We arrived right on top of the Weasels, and a couple flashes on the ground indicated they'd started their bit of housekeeping. Our four Eagles split into two elements, with me leading one to set up a counterrotating CAP west of the target, with radars facing basically north-northwest, while Ollie took his element east and set up facing to the northeast. Both of us were careful to stay outside the SAM rings guarding the facility--no use taking an unnecessary risk.


We watched our clocks, awaiting the arrival of the BUFFs. A few seconds after the first one was scheduled to arrive, the first flashes lit up the sky below us as a stick of over a hundred bombs rained down on the unfortunates below us.

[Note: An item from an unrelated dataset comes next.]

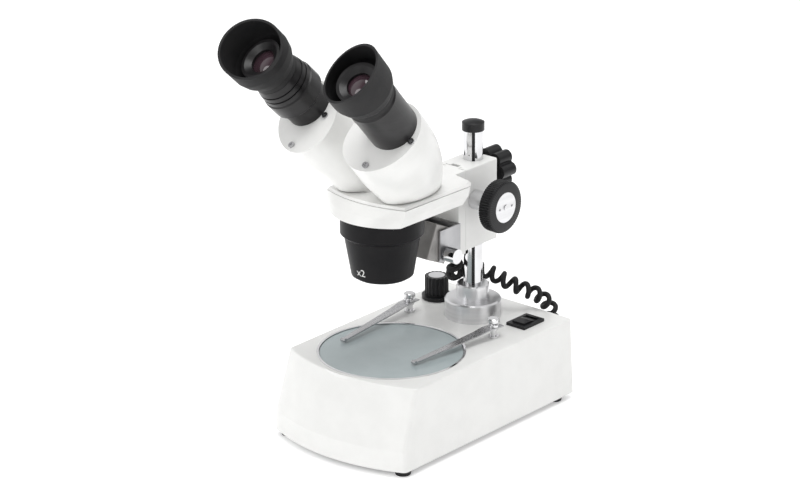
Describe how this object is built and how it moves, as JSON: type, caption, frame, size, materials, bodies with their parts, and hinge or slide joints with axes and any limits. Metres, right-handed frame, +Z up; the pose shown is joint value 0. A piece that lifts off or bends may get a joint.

Every ten seconds thereafter, like clockwork, another series of flashes would light up like flashbulbs at the Oscars. Secondary explosions mushroomed up as the bombs found highly flammable substances stored there--maybe baby formula blows up when it's bombed. I don't really know.


Blinded by the Weasels, the Iraqi antiaircraft batteries started wildly firing into the air, tracers arcing back and forth below us like a garden hose shooting a stream of fire.


It really was pretty spectacular, setting aside the death and destruction happening there in the midst of the light show.


Can't set it aside? Then best that you weren't there.


At some point Ollie's voice popped up on the back radio, which we used to talk among ourselves. "A fireworks show like that deserves a little music", he observed, before breaking into his hummed version of "The Stars and Stripes Forever".


Finally, two minutes and 1300 bombs later, the last B-52 had dropped its load, and those poor guys began the long, long flight home. We started back ourselves, the only light in the pitch blackness coming from the fires among the wreckage below us. An hour later we were back on the deck at Dhahran, having a smoke and a laugh at what we'd just done and seen. War is just a weird, weird experience.


Fast forward to Ash Wednesday, 2009. I was living in Charleston, and my faith walk at that stage of my life led me to seek early morning ashes before I arrived at the CSOL campus to teach. I walked the historic district on a chilly morning and found the Cathedral Church of St. Luke and St. Paul, a beautiful old 18th century sanctuary with a wraparound balcony. They advertised the imposition of ashes, promptly at 8 a.m.


I came through the doors to that welcome aroma of candle wax and a little incense, and found myself alone in an empty nave. Finally, a couple minutes after eight the priest emerged and looked around. Seeing only me, we collectively decided we'd complete a truncated version of the ritual, sans sermon or eucharist or any other liturgical bell or whistle. It was over in just a few minutes, this service comprised only of this earnest looking young priest and me, his voice echoing in that lovely, empty space.


"Remember that you are dust, and to dust you shall return."


That church appears no longer to be in the Episcopal fold, a victim of the schism that shattered my denomination in South Carolina. Of course, the "Anglicans" who now attend there likely wouldn't see their church as a victim, insofar as it appears online that they're employing probably a half-dozen staff and have quite a busy ministry. Still, it's sad to me, but I guess predictable based on what I saw that morning, and in the years since.


Maybe no post tomorrow because I'm flying to the north Georgia mountains with Peg in a few minutes, headed to my favorite lodge on the planet, a place I've long wanted to share with her. We'll hike a little, share a gourmet dinner, and make it a special Ash Wednesday/Valentine's Day.